Questo senso di responsabilità ha il suo fondamento su le vostre virtù naturali e cristiane, che vorremmo riunire sotto un unico nome : onestà senza attenuazione, nella vita come nella professione. Questa onestà si esprime innanzitutto nel rispetto delle leggi di Dio e della legislazione positiva, anche civile, che si conformi alla conclamata voce delle leggi divine e della loro aperta risonanza nelle singole coscienze bene illuminate dalla ragione e dalla fede. Per dirla in breve, questa onestà è coerenza, sincerità, senso dei propri limiti, umiltà, ponderatezza, prudenza. Essa fa evitare il male e cercare il bene, senza lasciarsi fuorviare da nessun opportunismo, come gli stessi pensatori pagani hanno egregiamente affermato: « perchè se non ci lasciamo indurre al bene — dice Cicerone — dalla considerazione di ciò che è onesto, ma dall'interesse o dal guadagno, allora ci potremo dire astuti, ma non buoni » [1].
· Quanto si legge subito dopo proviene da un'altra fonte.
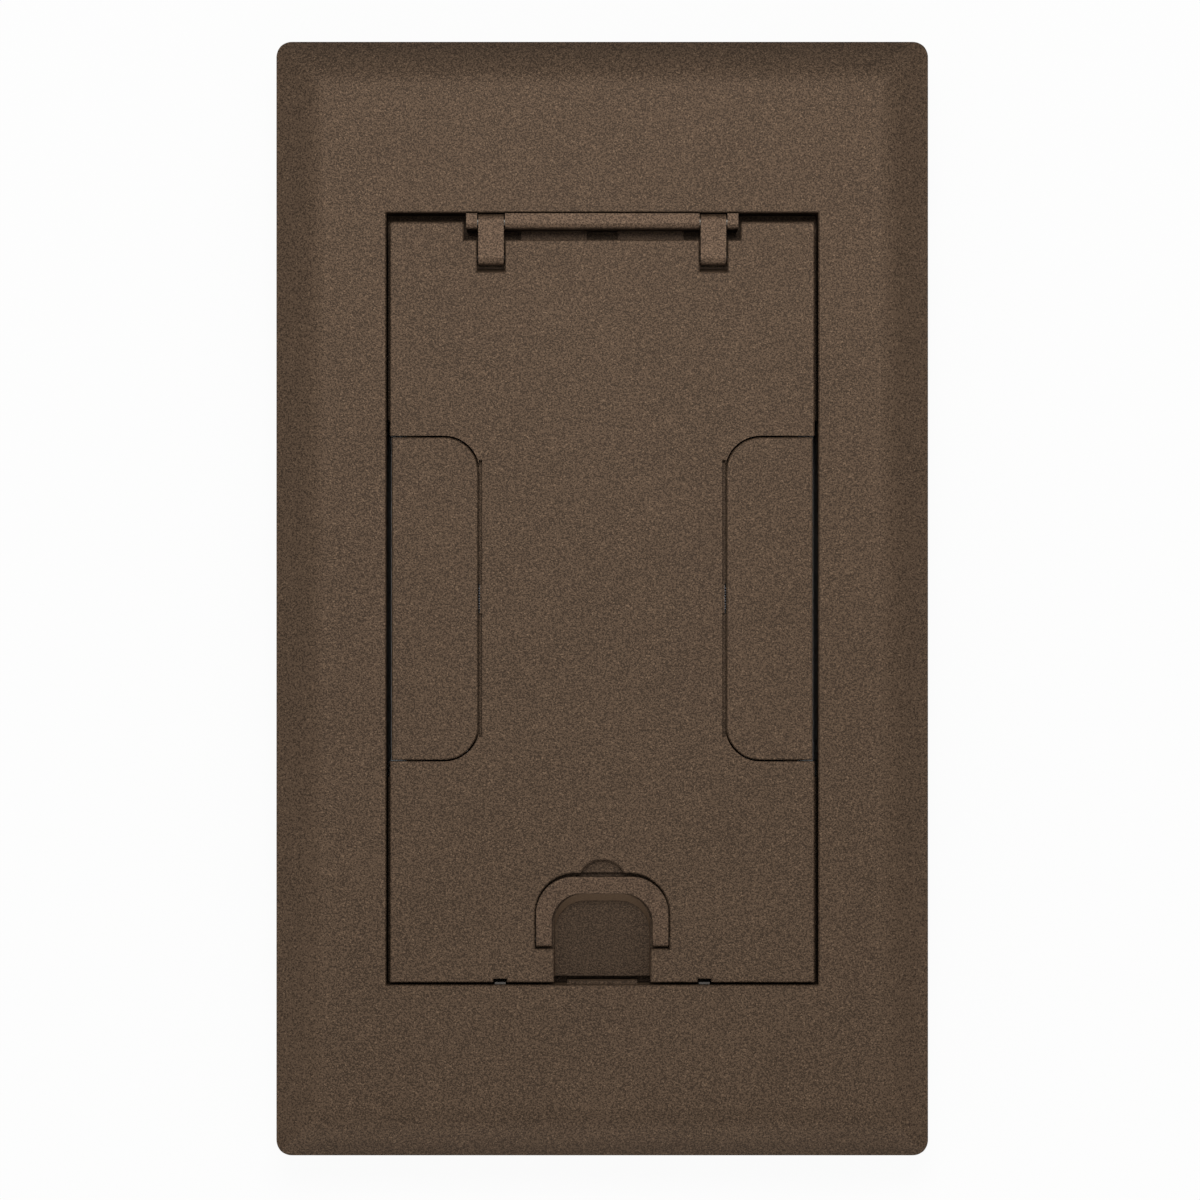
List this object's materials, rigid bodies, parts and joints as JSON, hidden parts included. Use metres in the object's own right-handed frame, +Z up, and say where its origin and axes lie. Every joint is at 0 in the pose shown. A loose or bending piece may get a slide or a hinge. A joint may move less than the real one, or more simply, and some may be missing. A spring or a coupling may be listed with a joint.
{
  "type": "floor box cover",
  "caption": "Flanged floor box cover with a lid on a double hinge, sprung cord doors at both sides, a flat lift handle and a finger scoop.",
  "frame": {"origin": "middle of the well's lower edge, on the plane on which the part rests", "axes": "+Z up out of the floor, +Y towards the hinge, +X to the right seen from above with the hinge at the top"},
  "size_m": [0.134, 0.229, 0.023],
  "materials": {
    "bronze_coat": "satin",
    "steel": "satin",
    "spring_steel": "satin",
    "rubber": "matte",
    "foam": "matte"
  },
  "bodies": {
    "frame": {"cover_frame": "bronze_coat", "floor_gasket": "foam", "hinge_bracket": "bronze_coat", "bracket_pin_left": "steel", "bracket_screw_left": "steel", "catch_spring_left": "spring_steel", "catch_screw_left": "steel", "rest_pad_front_left": "rubber", "rest_pad_rear_left": "rubber", "bracket_pin_right": "steel", "bracket_screw_right": "steel", "catch_spring_right": "spring_steel", "catch_screw_right": "steel", "rest_pad_front_right": "rubber", "rest_pad_rear_right": "rubber"},
    "links": {"hinge_link_left": "bronze_coat", "hinge_link_right": "bronze_coat"},
    "lid": {"lid": "bronze_coat", "lid_pin_left": "steel", "door_pin_left": "steel", "door_spring_left": "spring_steel", "bail_pin_left": "steel", "lid_pin_right": "steel", "door_pin_right": "steel", "door_spring_right": "spring_steel", "bail_pin_right": "steel"},
    "left_door": {"cord_door_left": "bronze_coat"},
    "right_door": {"cord_door_right": "bronze_coat"},
    "bail": {"bail_handle": "bronze_coat"}
  },
  "joints": [
    {"name": "link_hinge", "type": "hinge", "parent": "frame", "child": "links", "pos_m": [0, 0.07735, 0.0214], "axis": [-1, 0, 0], "range_deg": [0, 92]},
    {"name": "lid_hinge", "type": "hinge", "parent": "links", "child": "lid", "pos_m": [0, 0.07, 0.0214], "axis": [-1, 0, 0], "range_deg": [0, 88]},
    {"name": "left_door_hinge", "type": "hinge", "parent": "lid", "child": "left_door", "pos_m": [-0.025, 0, 0.0195], "axis": [0, -1, 0], "range_deg": [0, 88], "stiffness_Nm_per_rad": 0.006, "springref_deg": -68.75, "deforming": ["door_spring_left"]},
    {"name": "right_door_hinge", "type": "hinge", "parent": "lid", "child": "right_door", "pos_m": [0.025, 0, 0.0195], "axis": [0, 1, 0], "range_deg": [0, 88], "stiffness_Nm_per_rad": 0.006, "springref_deg": -68.75, "deforming": ["door_spring_right"]},
    {"name": "bail_hinge", "type": "hinge", "parent": "lid", "child": "bail", "pos_m": [0, -0.0699, 0.0215], "axis": [1, 0, 0], "range_deg": [0, 100]}
  ]
}
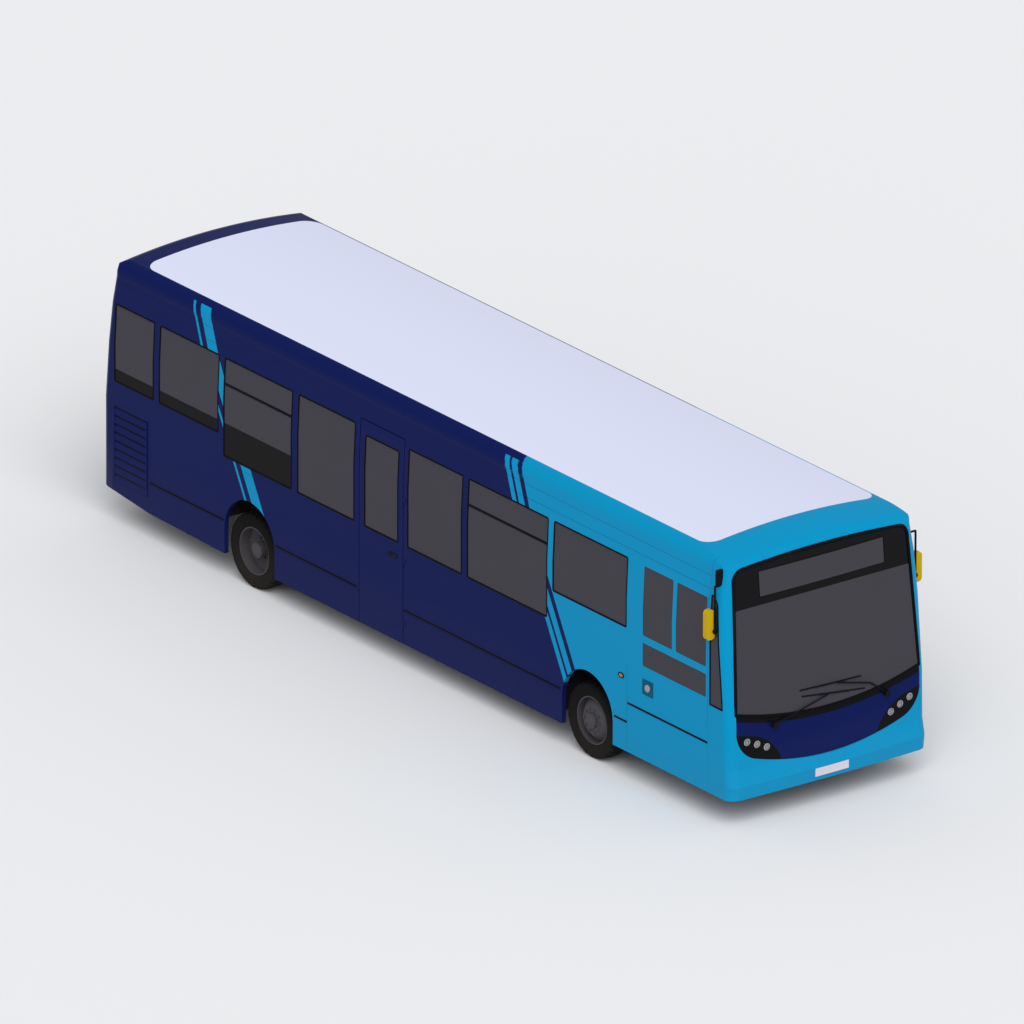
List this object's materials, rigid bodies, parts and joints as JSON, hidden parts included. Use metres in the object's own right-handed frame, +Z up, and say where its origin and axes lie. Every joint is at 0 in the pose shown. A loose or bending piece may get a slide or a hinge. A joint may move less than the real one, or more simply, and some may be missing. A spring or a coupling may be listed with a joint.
{
  "type": "city bus",
  "caption": "Low floor single deck city bus with twin leaf entrance door, emergency door, steered front wheels and twin rear wheels.",
  "frame": {"origin": "on the ground under the middle of the bus's length and width", "axes": "+Z up, the front of the bus towards -Y, its left side with the entrance door towards +X"},
  "size_m": [2.65, 10.4398, 2.8498],
  "materials": {
    "paint_cyan": "gloss",
    "paint_navy": "gloss",
    "paint_roof": "satin",
    "glass_tinted": "gloss",
    "lamp_glass": "gloss",
    "lamp_red": "gloss",
    "black_trim": "satin",
    "mirror_yellow": "satin",
    "tyre_rubber": "matte",
    "rim_steel": "satin",
    "chassis_steel": "satin",
    "door_frame": "gloss",
    "floor_vinyl": "matte",
    "seat_cloth": "matte",
    "cab_plastic": "matte",
    "engine_iron": "matte"
  },
  "bodies": {
    "bus": {"chassis_frame": "chassis_steel", "floor_deck": "floor_vinyl", "wheel_boxes": "floor_vinyl", "side_wall_right": "paint_cyan", "side_wall_left": "paint_cyan", "side_skirts": "paint_cyan", "roof": "paint_roof", "front_mask": "paint_cyan", "front_bumper": "paint_cyan", "rear_panel": "paint_navy", "windscreen": "glass_tinted", "corner_windows": "glass_tinted", "side_windows_right": "glass_tinted", "side_windows_left": "glass_tinted", "rear_window": "glass_tinted", "destination_display": "black_trim", "lamp_clusters": "black_trim", "headlamp_lenses": "lamp_glass", "rear_lamps": "lamp_red", "wipers": "black_trim", "mirror_arms": "black_trim", "mirror_heads": "mirror_yellow", "door_header": "cab_plastic", "dashboard": "cab_plastic", "steering_wheel": "black_trim", "driver_seat": "seat_cloth", "cab_partition": "cab_plastic", "seat_cushions": "seat_cloth", "seat_backs": "seat_cloth", "seat_pedestals": "chassis_steel", "front_axle": "chassis_steel", "rear_axle": "chassis_steel", "air_springs": "tyre_rubber", "engine_block": "engine_iron"},
    "knuckle_right": {"knuckle_right": "chassis_steel"},
    "knuckle_left": {"knuckle_left": "chassis_steel"},
    "wheel_front_right": {"tyre_front_right": "tyre_rubber", "rim_front_right": "rim_steel"},
    "wheel_front_left": {"tyre_front_left": "tyre_rubber", "rim_front_left": "rim_steel"},
    "wheels_rear_right": {"tyres_rear_right": "tyre_rubber", "rims_rear_right": "rim_steel"},
    "wheels_rear_left": {"tyres_rear_left": "tyre_rubber", "rims_rear_left": "rim_steel"},
    "post_front": {"door_post_front": "chassis_steel"},
    "post_rear": {"door_post_rear": "chassis_steel"},
    "leaf_front": {"door_leaf_front": "door_frame", "door_glass_front": "glass_tinted"},
    "leaf_rear": {"door_leaf_rear": "door_frame", "door_glass_rear": "glass_tinted"},
    "exit_door": {"emergency_door": "paint_navy", "emergency_door_glass": "glass_tinted"},
    "rear_cover": {"engine_cover": "paint_navy"}
  },
  "joints": [
    {"name": "steer_right", "type": "hinge", "parent": "bus", "child": "knuckle_right", "pos_m": [-0.905, -2.85, 0.395], "axis": [0, 0, 1], "range_deg": [-40, 40]},
    {"name": "steer_left", "type": "hinge", "parent": "bus", "child": "knuckle_left", "pos_m": [0.905, -2.85, 0.395], "axis": [0, 0, 1], "range_deg": [-40, 40]},
    {"name": "spin_front_right", "type": "hinge", "parent": "knuckle_right", "child": "wheel_front_right", "pos_m": [-1.07, -2.85, 0.395], "axis": [1, 0, 0], "continuous": true},
    {"name": "spin_front_left", "type": "hinge", "parent": "knuckle_left", "child": "wheel_front_left", "pos_m": [1.07, -2.85, 0.395], "axis": [1, 0, 0], "continuous": true},
    {"name": "spin_rear_right", "type": "hinge", "parent": "bus", "child": "wheels_rear_right", "pos_m": [-0.939, 2.71, 0.395], "axis": [1, 0, 0], "continuous": true},
    {"name": "spin_rear_left", "type": "hinge", "parent": "bus", "child": "wheels_rear_left", "pos_m": [0.939, 2.71, 0.395], "axis": [1, 0, 0], "continuous": true},
    {"name": "door_open", "type": "hinge", "parent": "bus", "child": "post_front", "pos_m": [1.19, -4.754, 0.36], "axis": [0, 0, 1], "range_deg": [0, 84]},
    {"name": "leaf_front_turn", "type": "hinge", "parent": "post_front", "child": "leaf_front", "pos_m": [1.19, -4.4485, 0.49], "axis": [0, 0, 1], "range_deg": [-168, 0]},
    {"name": "post_rear_turn", "type": "hinge", "parent": "bus", "child": "post_rear", "pos_m": [1.19, -3.516, 0.36], "axis": [0, 0, 1], "range_deg": [-84, 0]},
    {"name": "leaf_rear_turn", "type": "hinge", "parent": "post_rear", "child": "leaf_rear", "pos_m": [1.19, -3.8215, 0.49], "axis": [0, 0, 1], "range_deg": [0, 168]},
    {"name": "exit_door_hinge", "type": "hinge", "parent": "bus", "child": "exit_door", "pos_m": [-1.22, 0.17, 0.3], "axis": [0, 0, 1], "range_deg": [0, 95]},
    {"name": "engine_cover_hinge", "type": "hinge", "parent": "bus", "child": "rear_cover", "pos_m": [0, 5.211, 1.245], "axis": [1, 0, 0], "range_deg": [0, 75]}
  ],
  "couplings": [
    {"joint": "steer_left", "follows": "steer_right", "ratio": 1},
    {"joint": "leaf_front_turn", "follows": "door_open", "ratio": -2},
    {"joint": "post_rear_turn", "follows": "door_open", "ratio": -1},
    {"joint": "leaf_rear_turn", "follows": "door_open", "ratio": 2}
  ]
}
La terza consegna è l'amore alla verità: e ve la affidiamo e raccomandiamo come la qualità più specifica della vostra professione. A questo proposito, permetteteCi di ripetere l'ammonimento da Noi fatto ai rappresentanti del giornalismo veneziano, il 3o gennaio 1955, ai quali spiegammo il seguente versetto della lettera di S. Paolo agli Efesini: « Non siate come i fanciulli che si piegano ad ogni vento di dottrine foggiate in nequitia hominum et in astutia erroris. Siate invece cultori della verità — facientes veritatem in caritate — in esercizio di carità, che copre per ciascuno i molti peccati individuali e sociali. ... Il far la verità significa averla nella mente, nella bocca, — e cioè nella parola e nella penna, — nella dottrina sicura, nella vita onorata ed edificante » [2].

Con questi ricordi, che Ci ha dettati la Nostra pastorale sollecitudine per il bene di tutte le anime, vi porgiamo il più cordiale augurio, affinché il vostro lavoro possa tornare ad arricchimento, a gioia, a consolazione vostra e di tanti. E invocando su di voi e sui vostri cari i copiosi doni del Cielo, volentieri vi impartiamo l'Apostolica Benedizione.